Only the lines from the one containing "# Screw hole." down to the one containing "throat of the hook" should be printed, exactly as they stand, ends included.

— START Material to process —

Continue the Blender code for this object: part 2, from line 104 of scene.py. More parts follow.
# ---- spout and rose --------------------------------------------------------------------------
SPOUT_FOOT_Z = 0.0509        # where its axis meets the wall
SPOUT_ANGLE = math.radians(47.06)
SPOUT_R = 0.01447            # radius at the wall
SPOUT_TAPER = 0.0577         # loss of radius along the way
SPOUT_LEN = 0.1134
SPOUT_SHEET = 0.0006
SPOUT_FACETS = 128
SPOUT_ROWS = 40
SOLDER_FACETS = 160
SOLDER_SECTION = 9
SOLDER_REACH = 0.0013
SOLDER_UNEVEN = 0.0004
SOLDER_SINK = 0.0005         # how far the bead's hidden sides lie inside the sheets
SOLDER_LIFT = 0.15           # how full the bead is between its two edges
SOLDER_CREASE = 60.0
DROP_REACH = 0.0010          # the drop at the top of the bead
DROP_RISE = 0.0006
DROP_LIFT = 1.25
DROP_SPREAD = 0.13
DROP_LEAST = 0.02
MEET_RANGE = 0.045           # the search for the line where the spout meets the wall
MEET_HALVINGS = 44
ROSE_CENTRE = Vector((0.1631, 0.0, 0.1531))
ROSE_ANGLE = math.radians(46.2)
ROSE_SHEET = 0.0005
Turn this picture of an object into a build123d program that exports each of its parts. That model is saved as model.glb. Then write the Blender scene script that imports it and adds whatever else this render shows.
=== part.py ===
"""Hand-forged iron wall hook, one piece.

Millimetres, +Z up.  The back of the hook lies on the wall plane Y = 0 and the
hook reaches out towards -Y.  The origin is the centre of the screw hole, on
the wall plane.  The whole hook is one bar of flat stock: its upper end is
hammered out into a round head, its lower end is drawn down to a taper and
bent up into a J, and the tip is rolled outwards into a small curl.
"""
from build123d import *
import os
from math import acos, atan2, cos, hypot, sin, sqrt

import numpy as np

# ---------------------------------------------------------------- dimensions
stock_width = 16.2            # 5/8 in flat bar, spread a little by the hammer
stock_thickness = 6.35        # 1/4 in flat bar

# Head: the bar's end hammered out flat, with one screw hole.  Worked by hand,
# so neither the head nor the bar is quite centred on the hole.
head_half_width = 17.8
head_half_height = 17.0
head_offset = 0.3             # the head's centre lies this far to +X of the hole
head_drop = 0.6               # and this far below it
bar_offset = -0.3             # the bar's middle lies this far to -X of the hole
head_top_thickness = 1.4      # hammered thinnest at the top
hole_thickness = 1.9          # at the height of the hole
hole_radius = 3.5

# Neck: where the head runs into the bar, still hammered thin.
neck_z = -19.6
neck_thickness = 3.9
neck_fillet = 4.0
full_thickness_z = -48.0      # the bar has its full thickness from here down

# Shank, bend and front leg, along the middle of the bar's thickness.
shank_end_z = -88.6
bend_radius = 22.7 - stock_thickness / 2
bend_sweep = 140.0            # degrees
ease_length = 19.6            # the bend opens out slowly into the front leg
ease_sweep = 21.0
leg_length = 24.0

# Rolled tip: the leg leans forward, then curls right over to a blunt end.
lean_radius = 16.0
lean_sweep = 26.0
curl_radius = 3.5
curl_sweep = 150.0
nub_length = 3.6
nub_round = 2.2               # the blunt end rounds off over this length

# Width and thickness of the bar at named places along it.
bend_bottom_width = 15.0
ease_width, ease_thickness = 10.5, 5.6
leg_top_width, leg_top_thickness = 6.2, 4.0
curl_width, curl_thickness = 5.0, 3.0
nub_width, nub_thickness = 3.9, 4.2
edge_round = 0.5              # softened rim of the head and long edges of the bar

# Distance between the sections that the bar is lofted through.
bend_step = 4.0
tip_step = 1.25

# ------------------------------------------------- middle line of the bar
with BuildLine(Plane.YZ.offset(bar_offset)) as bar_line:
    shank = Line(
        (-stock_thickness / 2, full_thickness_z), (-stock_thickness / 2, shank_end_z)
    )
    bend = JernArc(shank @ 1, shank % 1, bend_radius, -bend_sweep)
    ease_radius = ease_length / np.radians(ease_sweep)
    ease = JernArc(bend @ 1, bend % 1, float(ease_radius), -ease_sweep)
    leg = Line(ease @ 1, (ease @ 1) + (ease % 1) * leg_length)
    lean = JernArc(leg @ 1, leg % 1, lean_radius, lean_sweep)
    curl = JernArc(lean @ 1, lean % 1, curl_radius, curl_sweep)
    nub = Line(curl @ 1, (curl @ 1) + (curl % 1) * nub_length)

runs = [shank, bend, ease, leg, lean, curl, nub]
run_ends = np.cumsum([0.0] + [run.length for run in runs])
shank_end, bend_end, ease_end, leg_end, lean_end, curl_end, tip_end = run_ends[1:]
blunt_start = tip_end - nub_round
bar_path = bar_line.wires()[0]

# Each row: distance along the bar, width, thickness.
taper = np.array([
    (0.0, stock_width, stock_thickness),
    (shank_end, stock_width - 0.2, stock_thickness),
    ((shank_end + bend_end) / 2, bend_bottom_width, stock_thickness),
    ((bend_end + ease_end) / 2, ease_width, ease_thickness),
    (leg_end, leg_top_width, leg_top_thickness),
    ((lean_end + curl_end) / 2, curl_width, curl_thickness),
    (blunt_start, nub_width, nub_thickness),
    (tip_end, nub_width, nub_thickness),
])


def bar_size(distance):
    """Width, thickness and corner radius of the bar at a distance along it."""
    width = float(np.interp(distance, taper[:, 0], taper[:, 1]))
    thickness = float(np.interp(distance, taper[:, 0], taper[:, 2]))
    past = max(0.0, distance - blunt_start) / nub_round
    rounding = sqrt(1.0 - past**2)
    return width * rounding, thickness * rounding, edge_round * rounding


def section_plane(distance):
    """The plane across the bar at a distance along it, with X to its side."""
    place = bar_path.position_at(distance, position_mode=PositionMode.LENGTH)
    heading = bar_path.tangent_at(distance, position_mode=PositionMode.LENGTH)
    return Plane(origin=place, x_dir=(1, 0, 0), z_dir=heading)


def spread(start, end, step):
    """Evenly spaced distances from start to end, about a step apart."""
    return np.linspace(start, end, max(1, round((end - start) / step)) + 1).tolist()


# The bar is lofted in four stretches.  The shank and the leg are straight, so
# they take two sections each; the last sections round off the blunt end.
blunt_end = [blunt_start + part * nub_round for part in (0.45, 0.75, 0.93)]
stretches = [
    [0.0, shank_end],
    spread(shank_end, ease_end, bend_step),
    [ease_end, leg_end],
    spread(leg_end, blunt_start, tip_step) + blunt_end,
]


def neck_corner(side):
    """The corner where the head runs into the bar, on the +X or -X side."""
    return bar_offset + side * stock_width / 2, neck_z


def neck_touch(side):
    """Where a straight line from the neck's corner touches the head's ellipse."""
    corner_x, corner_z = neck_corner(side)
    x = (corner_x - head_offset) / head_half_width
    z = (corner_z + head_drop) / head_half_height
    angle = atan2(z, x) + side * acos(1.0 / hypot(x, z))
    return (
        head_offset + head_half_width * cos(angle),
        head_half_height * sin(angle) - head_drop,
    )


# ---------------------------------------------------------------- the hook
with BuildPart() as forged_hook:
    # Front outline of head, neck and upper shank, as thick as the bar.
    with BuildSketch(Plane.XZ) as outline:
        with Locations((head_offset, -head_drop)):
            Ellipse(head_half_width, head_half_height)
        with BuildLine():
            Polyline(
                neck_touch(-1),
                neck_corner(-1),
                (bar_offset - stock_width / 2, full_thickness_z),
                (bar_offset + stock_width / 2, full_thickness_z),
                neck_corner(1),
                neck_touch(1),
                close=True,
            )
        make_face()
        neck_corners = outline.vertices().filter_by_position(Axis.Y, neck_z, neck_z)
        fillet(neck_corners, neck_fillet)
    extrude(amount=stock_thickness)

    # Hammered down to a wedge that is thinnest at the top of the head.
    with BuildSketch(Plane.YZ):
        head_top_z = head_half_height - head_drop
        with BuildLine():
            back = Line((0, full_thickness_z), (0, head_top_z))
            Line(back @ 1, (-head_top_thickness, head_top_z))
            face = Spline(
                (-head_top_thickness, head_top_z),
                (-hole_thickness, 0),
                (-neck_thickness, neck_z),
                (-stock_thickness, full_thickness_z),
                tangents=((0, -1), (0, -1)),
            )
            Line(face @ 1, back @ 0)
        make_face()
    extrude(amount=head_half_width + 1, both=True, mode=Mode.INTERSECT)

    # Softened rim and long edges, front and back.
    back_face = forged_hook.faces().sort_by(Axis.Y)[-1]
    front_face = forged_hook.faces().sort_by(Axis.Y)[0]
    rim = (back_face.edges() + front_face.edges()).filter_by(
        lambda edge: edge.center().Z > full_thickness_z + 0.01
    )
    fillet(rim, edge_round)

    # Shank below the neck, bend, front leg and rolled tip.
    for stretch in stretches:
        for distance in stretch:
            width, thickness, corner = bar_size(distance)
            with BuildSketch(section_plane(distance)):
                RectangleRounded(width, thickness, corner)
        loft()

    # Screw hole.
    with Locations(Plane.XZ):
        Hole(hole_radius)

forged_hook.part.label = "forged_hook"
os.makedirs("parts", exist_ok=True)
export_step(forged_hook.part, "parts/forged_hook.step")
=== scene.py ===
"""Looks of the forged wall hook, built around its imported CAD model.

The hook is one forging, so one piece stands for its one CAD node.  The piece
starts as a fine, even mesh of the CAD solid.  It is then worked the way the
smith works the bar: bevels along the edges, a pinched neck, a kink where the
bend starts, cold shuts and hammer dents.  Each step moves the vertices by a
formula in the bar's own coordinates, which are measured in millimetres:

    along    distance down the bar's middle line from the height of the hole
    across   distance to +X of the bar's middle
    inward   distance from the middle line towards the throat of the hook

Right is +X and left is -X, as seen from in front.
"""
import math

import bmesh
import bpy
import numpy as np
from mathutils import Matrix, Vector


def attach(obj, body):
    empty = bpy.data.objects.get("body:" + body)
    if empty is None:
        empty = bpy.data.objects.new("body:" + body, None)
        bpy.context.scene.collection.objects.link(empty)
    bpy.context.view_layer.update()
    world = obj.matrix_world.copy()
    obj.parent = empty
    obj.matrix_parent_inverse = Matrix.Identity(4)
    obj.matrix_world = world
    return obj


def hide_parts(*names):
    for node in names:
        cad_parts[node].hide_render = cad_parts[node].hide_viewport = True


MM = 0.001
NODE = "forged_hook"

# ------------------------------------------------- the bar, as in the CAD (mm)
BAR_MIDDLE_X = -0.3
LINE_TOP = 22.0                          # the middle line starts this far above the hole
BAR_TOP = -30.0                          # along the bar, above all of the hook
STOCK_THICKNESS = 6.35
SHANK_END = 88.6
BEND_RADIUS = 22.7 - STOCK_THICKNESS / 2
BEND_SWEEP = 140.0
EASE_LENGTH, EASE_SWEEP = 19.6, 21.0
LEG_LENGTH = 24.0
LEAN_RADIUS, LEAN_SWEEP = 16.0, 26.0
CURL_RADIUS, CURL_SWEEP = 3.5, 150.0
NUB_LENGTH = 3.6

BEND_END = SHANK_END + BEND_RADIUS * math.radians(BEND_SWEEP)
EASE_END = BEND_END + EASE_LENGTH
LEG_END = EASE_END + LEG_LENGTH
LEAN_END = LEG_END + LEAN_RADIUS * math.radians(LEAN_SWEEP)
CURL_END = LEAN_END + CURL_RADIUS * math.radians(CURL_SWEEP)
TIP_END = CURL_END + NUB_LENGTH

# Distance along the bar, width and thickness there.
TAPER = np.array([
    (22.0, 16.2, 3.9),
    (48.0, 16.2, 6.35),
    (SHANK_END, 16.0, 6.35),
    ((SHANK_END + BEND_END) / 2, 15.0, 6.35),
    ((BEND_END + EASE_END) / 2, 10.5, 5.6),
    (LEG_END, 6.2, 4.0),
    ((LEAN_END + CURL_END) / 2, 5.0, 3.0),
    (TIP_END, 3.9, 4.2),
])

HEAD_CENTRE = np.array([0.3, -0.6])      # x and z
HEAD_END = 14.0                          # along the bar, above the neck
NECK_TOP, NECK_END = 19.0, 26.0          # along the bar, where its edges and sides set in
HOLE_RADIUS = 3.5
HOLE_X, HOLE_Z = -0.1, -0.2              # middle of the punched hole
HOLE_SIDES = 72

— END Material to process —

Solution »
    # Screw hole.
    with Locations(Plane.XZ):
        Hole(hole_radius)

forged_hook.part.label = "forged_hook"
os.makedirs("parts", exist_ok=True)
export_step(forged_hook.part, "parts/forged_hook.step")
=== scene.py ===
"""Looks of the forged wall hook, built around its imported CAD model.

The hook is one forging, so one piece stands for its one CAD node.  The piece
starts as a fine, even mesh of the CAD solid.  It is then worked the way the
smith works the bar: bevels along the edges, a pinched neck, a kink where the
bend starts, cold shuts and hammer dents.  Each step moves the vertices by a
formula in the bar's own coordinates, which are measured in millimetres:

    along    distance down the bar's middle line from the height of the hole
    across   distance to +X of the bar's middle
    inward   distance from the middle line towards the throat of the hook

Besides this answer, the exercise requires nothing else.